Les membres de la Commission militaire avaient écouté Saint-Hillier avec une incrédulité visible. Si ingénieuse que fût cette narration, rien ne leur en garantissait la véracité. Ils tournèrent et retournèrent encore entre leurs mains le mémoire soupçonné, puis ils finirent par condamner Saint-Hillier comme ils avaient condamné les autres.—Sur ces treize émigrés, on en acquitta cependant quatre. Il est vrai que c'étaient quatre domestiques. Ces pauvres diables avouèrent qu'ils n'avaient suivi leurs maîtres à Coblentz que dans l'espoir d'être payés des gages qui leur étaient dus. Ces domestiques devaient être de la famille de Sganarelle qui s'écriait en voyant l'enfer engloutir Don Juan:—Ah! mes gages! mes gages! Ainsi durent-ils s'écrier à leur tour, en voyant les neuf émigrés monter à l'échafaud.

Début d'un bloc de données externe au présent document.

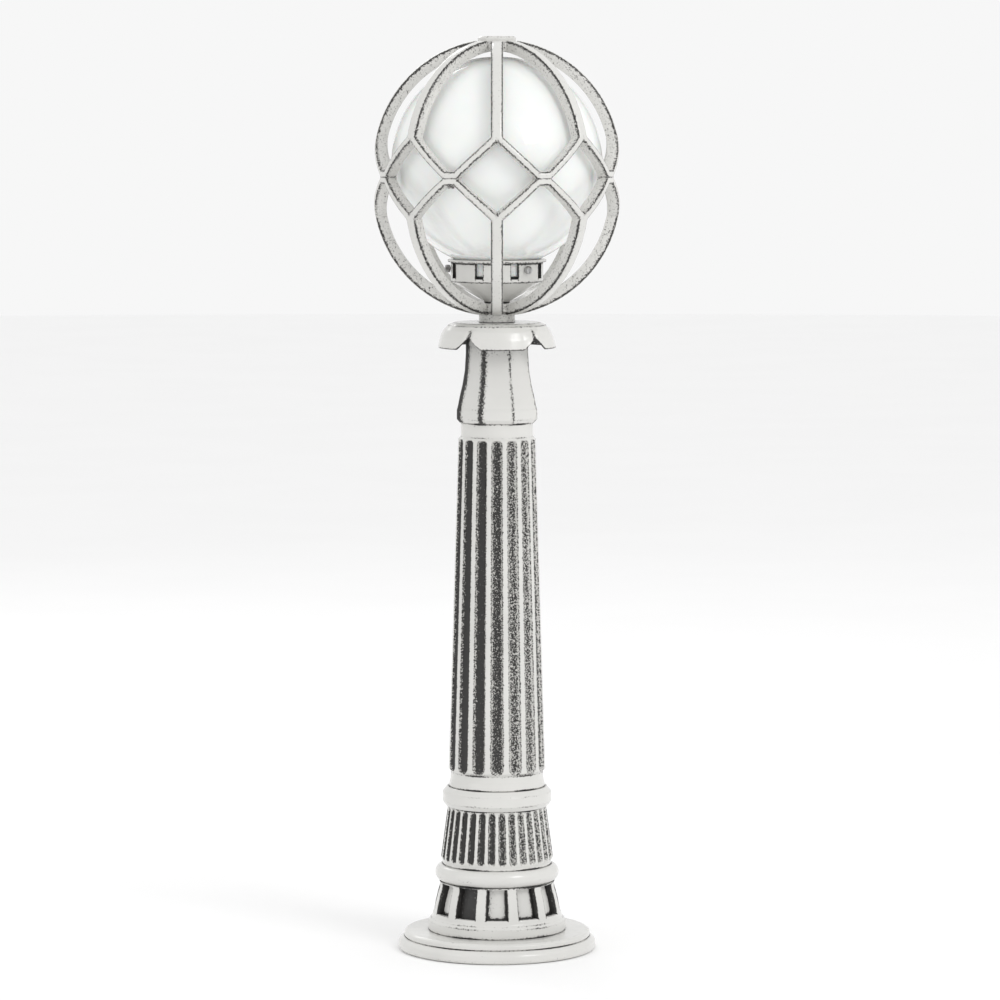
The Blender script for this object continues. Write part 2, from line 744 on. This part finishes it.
class LANTERN_OT_neck(bpy.types.Operator):
    """Make the eight-sided neck and its grub screws"""

    bl_idname = "lantern.neck"
    bl_label = "Neck"

    def execute(self, context):
        flats = [
            (31.0, 744.9, 0.5), (36.9, 744.9, 0.5), (36.9, 715.3, 14.0), (38.1, 694.3, 30.0),
            (40.9, 677.3, 30.0), (44.2, 663.3, 30.0), (46.6, 650.9, 3.0), (47.6, 647.9, 1.5),
            (47.6, 637.3, 1.4), (43.6, 632.6, 0.6), (38.4, 632.6, 0.5), (38.4, 658.3, 3.0),
            (33.5, 679.3, 20.0), (31.0, 712.3, 20.0),
        ]
        corner = math.cos(math.pi / 8)
        outline = [(radius / corner, height) for radius, height in divided(rounded(flats), 2.6 * MM)]
        shape = turned(outline, 8)
        bmesh.ops.rotate(shape, matrix=Matrix.Rotation(math.radians(22.5), 3, "Z"), verts=shape.verts)
        upright = []
        for edge in shape.edges:
            angles = [math.atan2(point.co.y, point.co.x) for point in edge.verts]
            radii = [math.hypot(point.co.x, point.co.y) for point in edge.verts]
            if abs(angles[0] - angles[1]) < 0.01 and min(radii) > 39 * MM / corner:
                upright.append(edge)
            elif abs(angles[0] - angles[1]) < 0.01 and min(point.co.z for point in edge.verts) > 0.667:
                if min(radii) > 36 * MM / corner:
                    upright.append(edge)
        bevelled(shape, upright, 1.1 * MM, 3)
        low_flat = [edge for edge in shape.edges if edge.calc_length() > 10 * MM]
        bmesh.ops.subdivide_edges(shape, edges=low_flat, cuts=11, use_grid_fill=True)
        bmesh.ops.recalc_face_normals(shape, faces=shape.faces)
        mesh = to_mesh(shape, "neck_casting")
        radius, bearing, height = cylindrical(positions(mesh))
        off = np.abs(off_nearest(bearing, 45))
        across = np.radians(22.5 - off) * radius
        outside = (radius > 36.2 * MM) & (height > 633 * MM)
        heavy = weather(bearing) - 0.26
        edge = bell(across, (1.5 + 12 * heavy) * MM) * (0.5 + heavy) * outside
        around = radius * np.cos(np.radians(off))
        lines = [(43.6, 632.7, 0.8), (47.5, 637.1, 0.4), (46.9, 649.3, 0.25)]
        amount = np.maximum(line_wear(around, height, lines) * patches(bearing), edge)
        shade = bell(height - 721 * MM, 14 * MM) * 0.22 * outside
        wear(mesh, np.maximum(amount, shade))
        piece("neck_casting", mesh, "column", "paint", "neck", 20)
        for index in (1, 2, 3):
            centre = middle_of(f"neck_screw_{index}")
            shape = grub_screw()
            place = facing(47.2 * MM, bearing_of(centre), centre.z)
            bmesh.ops.transform(shape, matrix=place, verts=shape.verts)
            mesh = to_mesh(shape, f"neck_grub_{index}")
            piece(f"neck_grub_{index}", mesh, "column", "steel", f"neck_screw_{index}")
        return {"FINISHED"}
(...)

L'exécution se fit sur la place de Grève, le mardi de bon matin, en face de la grande porte de l'Hôtel-de-Ville, au-dessus de laquelle flottait l'immense drapeau orné de cette inscription: Citoyens, la patrie est en danger. Les neuf jeunes gens montèrent et se rangèrent à la fois sur l'échafaud; ils conservèrent le même calme que pendant les débats et leurs regards se portèrent avec curiosité sur les croisées d'alentour. Neuf fois, le panier-cercueil disparut dans la trappe pratiquée sur un des côtés de la plate-forme.—Une gravure, qui retrace cette scène, nous montre le costume de l'exécuteur et de ses aides, costume encore décent: chapeau rond, habit et culotte courte. Bientôt, on les verra adopter les modes du peuple: le bonnet rouge à large cocarde, la carmagnole et le pantalon rayé.